The correlation function with \(i\ne j\) can be written as

$$\begin{aligned} \left\langle \mathbf {S}_i\cdot \mathbf {S}_j \right\rangle =\left\{ \frac{1}{N}\sum _{k}e^{i\mathbf {k}\cdot (\mathbf {r}_j-\mathbf {r}_i)}\tilde{n}_k \right\} ^2,\quad i\ne j \end{aligned}$$

(E.1)

For the case with \(i= j\), \(\mathbf {S}_i\cdot \mathbf {S}_j =S(S+1)\).

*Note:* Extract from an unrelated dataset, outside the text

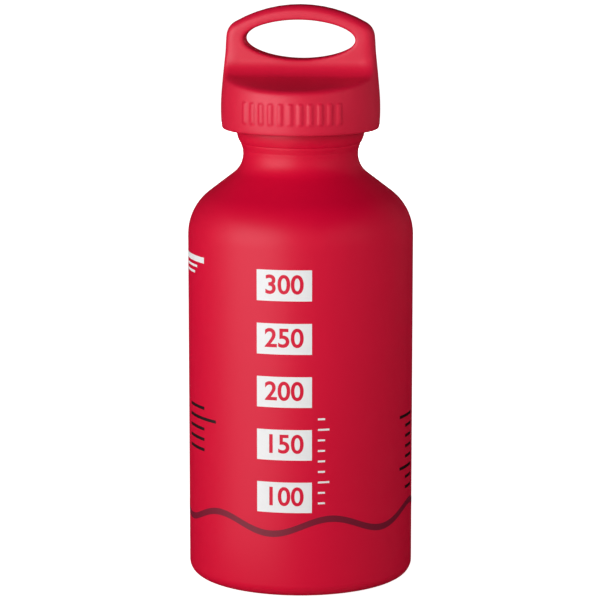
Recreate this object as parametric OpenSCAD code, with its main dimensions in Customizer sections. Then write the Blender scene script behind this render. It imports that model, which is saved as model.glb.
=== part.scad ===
// Small camping fuel bottle with a push-and-turn screw cap.
// The origin is the middle of the foot, on the surface that the bottle stands on, and +Z is up.
// The carrying handle lies in the XZ plane.

/* [Bottle] */
// Outside diameter of the body
body_d = 66; // [58:1:80]
// Height of the straight wall's top, where the shoulder starts
wall_top_z = 101.5; // [70:0.5:200]
// Thickness of the drawn wall
wall = 0.8; // [0.6:0.1:1.2]
// Radius between the wall and the foot
foot_r = 3.8; // [3:0.1:6]
// Width of the flat ring that the bottle stands on
foot_ring_w = 3.2; // [2:0.1:5]
// Rise of the hollow under the base
dome_h = 4; // [2:0.5:6]
// Radius of the rounded shoulder
shoulder_r = 15.5; // [9:0.5:18]
// Slope of the shoulder's cone, in degrees from level
shoulder_slope = 37.5; // [30:0.5:50]
// Radius of the hollow round the neck's waist
waist_arc_r = 7.2; // [5:0.1:9]
// Radius of the flare that turns upright into the collar
flare_arc_r = 7; // [5:0.1:9]
// Steepest lean of the flare, in degrees from upright
flare_lean = 30; // [25:1:35]
// Height of the upright collar, from the flare to the rim
collar_h = 4.8; // [4:0.1:8]
// Wall of the collar round the threaded insert
collar_wall = 1.3; // [1:0.1:1.6]
// Thickness of the lip that is rolled over the insert
lip_t = 1.1; // [0.8:0.1:1.5]
// How far the lip reaches in over the insert
lip_reach = 2; // [1.5:0.1:2.4]

/* [Thread] */
// Diameter over the plug's thread
thread_d = 30; // [26:0.5:36]
// Rise of one turn
thread_pitch = 3; // [2.5:0.25:4]
// Height of a thread ridge
thread_h = 1.3; // [1:0.1:1.6]
// Width of a ridge at its crest
crest_w = 0.7; // [0.5:0.1:0.9]
// Radial gap between the two threads
thread_gap = 0.2; // [0.15:0.05:0.3]
// Gap beside a ridge, at each flank
flank_gap = 0.2; // [0.15:0.05:0.3]
// Wall of the insert outside its thread
insert_wall = 0.8; // [0.6:0.1:1.2]

/* [Plug] */
// Thickness of the seal on the rim
seal_t = 1.6; // [1:0.1:2.5]
// Width of the seal's ring
seal_w = 3.9; // [3.5:0.1:4]
// Gap between the plug's stem and the seal's bore
seal_gap = 0.5; // [0.3:0.1:0.6]
// Thickness of the plug's flange
flange_t = 2; // [1.5:0.1:3]
// How far the flange bears on the retaining ring
flange_bearing = 1.6; // [1:0.1:2]
// Reach of the plug's stem below the rim
stem_l = 11; // [9:0.5:11.5]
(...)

The magnetic susceptibility reads

$$\begin{aligned} \chi= & {} \frac{g^2\mu _\mathrm{B}^2}{k_\mathrm{B}T}\sum _{i,j}\left\langle \mathbf {S}_i^{z}\cdot \mathbf {S}_j^{z} \right\rangle \nonumber \\= & {} \frac{g^2\mu _\mathrm{B}^2}{3k_\mathrm{B}T}\sum _{i,j}\left\langle \mathbf {S}_i\cdot \mathbf {S}_j \right\rangle \nonumber \\= & {} \frac{g^2\mu _\mathrm{B}^2}{3k_\mathrm{B}T} \frac{1}{N} \sum _{k} \tilde{n}_k \left( 1 + \tilde{n}_k \right) \end{aligned}$$

(E.2)

The second expression uses the symmetrization of correlation function for the Heisenberg systems with O(3) symmetry.

Appendix F: Integral formula used in calculating the static structure factor

According to the integral formula

$$\begin{aligned} \int _{0}^{\pi } \frac{ {\mathrm{d}}{\theta } }{a+b\cos \theta } = \frac{\pi }{\sqrt{a^2-b^2}}, a>b>0 \end{aligned}$$

(F.1)

the equation (85) reduces to

$$\begin{aligned} I = \int _{ (2\xi )^{2} }^{ k_c^2+(2\xi )^{2} } \frac{ {\mathrm{d}}{y} }{y\sqrt{a+by+cy^2} } \end{aligned}$$

(F.2)

where

$$\begin{aligned} a= & {} q^4 + q^2\xi ^{-2},\\ b= & {} -2q^2,\\ c= & {} 1, \end{aligned}$$

Introducing the following parameter

$$\begin{aligned} \Delta = 4ac - b^2 = 4q^2\xi ^{-2} \end{aligned}$$

and using the integral formula

$$\begin{aligned} \int \frac{ {\mathrm{d}}{y} }{y\sqrt{a+by+cy^2} }= & {} -\frac{1}{ \sqrt{a} } \mathrm {arcsinh}\left( \frac{2a+bx}{x\sqrt{\Delta }}\right) , \nonumber \\&a>0, ~~ \Delta >0 \end{aligned}$$

(F.3)

we obtain the expression (86) in the text.